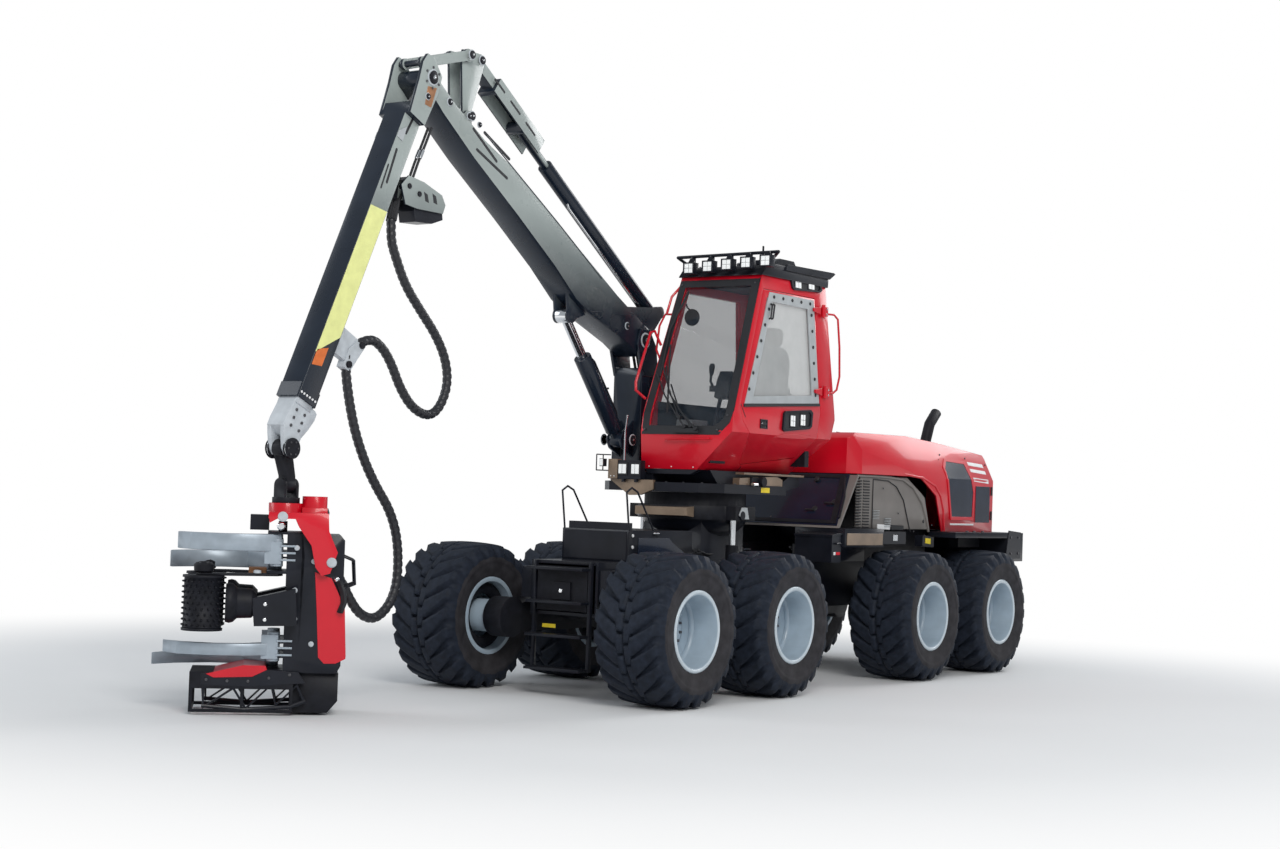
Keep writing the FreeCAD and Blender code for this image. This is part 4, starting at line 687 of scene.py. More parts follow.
def make_wiper_arms():
    """Wiper arms, their pivots and the washer lines."""
    piece = Piece("wiper_arms", "upper", RUBBER)
    blades = (((0.35, 2.5), (0.06, 2.8), (-0.15, 3.12)), ((0.28, 2.49), (0.0, 2.79), (-0.18, 3.02)),
              ((0.21, 2.58), (0.01, 2.88), (-0.09, 3.08)), ((0.41, 2.47), (0.2, 2.66), (0.02, 2.9)))
    for low, bend, top in blades:
        piece.tube(0.008, [on_front(*low, 0.012), on_front(*low, 0.045), on_front(*bend, 0.06),
                           on_front(*top, 0.03)], 8)
        piece.rod(0.02, on_front(*low, 0.002), on_front(*low, 0.05), 16)
    piece.tube(0.011, [on_front(-0.14, 2.98, 0.02), on_front(-0.17, 3.45, 0.018),
                       on_front(-0.06, 3.84, 0.02)], 8)
    piece.tube(0.009, [on_front(0.06, 2.62, 0.03), on_front(-0.1, 3.3, 0.04)], 8)
    piece.prism([(0.16, 2.43), (0.44, 2.43), (0.42, 2.475), (0.18, 2.475)], cab_front(2.45) - 0.002,
                 cab_front(2.45) + 0.03, "X")
    piece.done(0.002)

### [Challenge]
Reproduce every line above without error.

### [Result of this exercise]
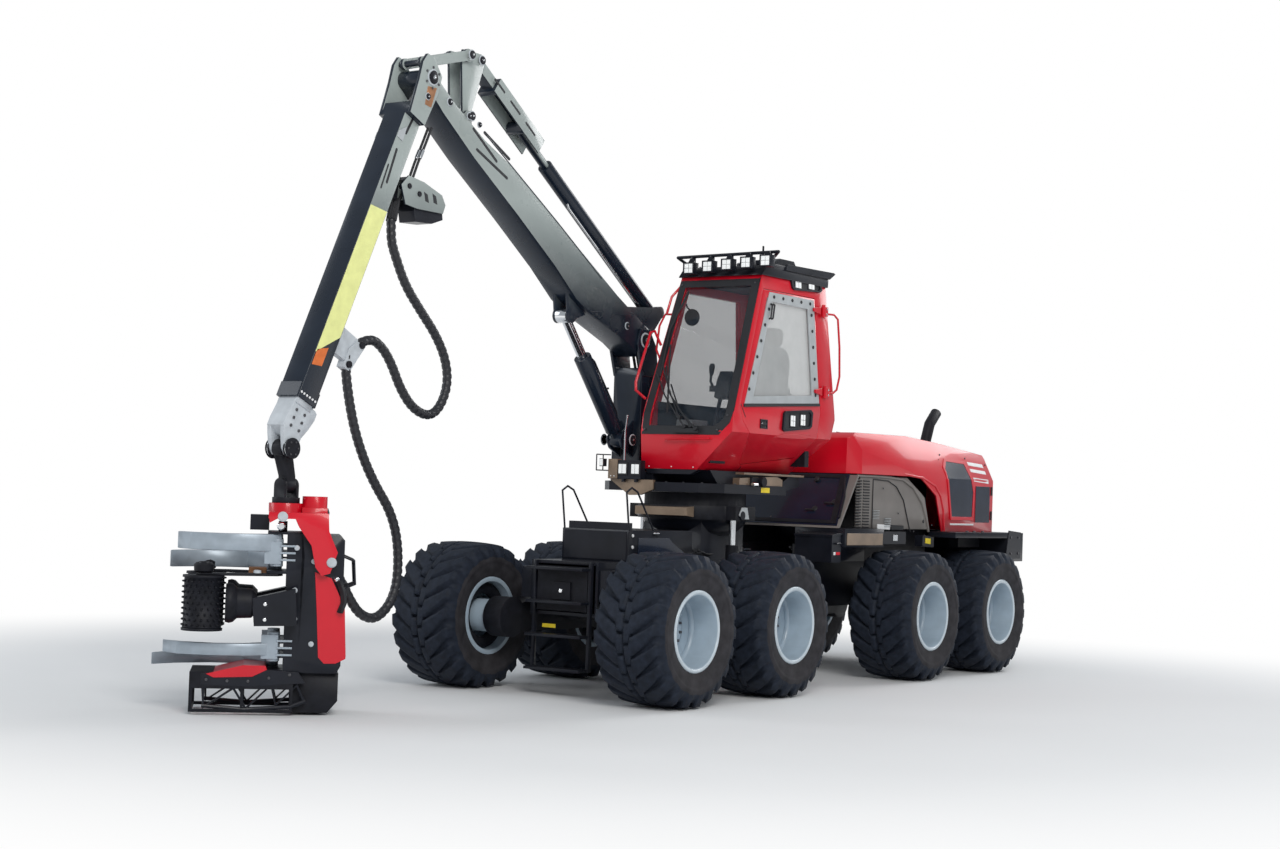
Keep writing the FreeCAD and Blender code for this image. This is part 4, starting at line 687 of scene.py. More parts follow.
def make_wiper_arms():
    """Wiper arms, their pivots and the washer lines."""
    piece = Piece("wiper_arms", "upper", RUBBER)
    blades = (((0.35, 2.5), (0.06, 2.8), (-0.15, 3.12)), ((0.28, 2.49), (0.0, 2.79), (-0.18, 3.02)),
              ((0.21, 2.58), (0.01, 2.88), (-0.09, 3.08)), ((0.41, 2.47), (0.2, 2.66), (0.02, 2.9)))
    for low, bend, top in blades:
        piece.tube(0.008, [on_front(*low, 0.012), on_front(*low, 0.045), on_front(*bend, 0.06),
                           on_front(*top, 0.03)], 8)
        piece.rod(0.02, on_front(*low, 0.002), on_front(*low, 0.05), 16)
    piece.tube(0.011, [on_front(-0.14, 2.98, 0.02), on_front(-0.17, 3.45, 0.018),
                       on_front(-0.06, 3.84, 0.02)], 8)
    piece.tube(0.009, [on_front(0.06, 2.62, 0.03), on_front(-0.1, 3.3, 0.04)], 8)
    piece.prism([(0.16, 2.43), (0.44, 2.43), (0.42, 2.475), (0.18, 2.475)], cab_front(2.45) - 0.002,
                 cab_front(2.45) + 0.03, "X")
    piece.done(0.002)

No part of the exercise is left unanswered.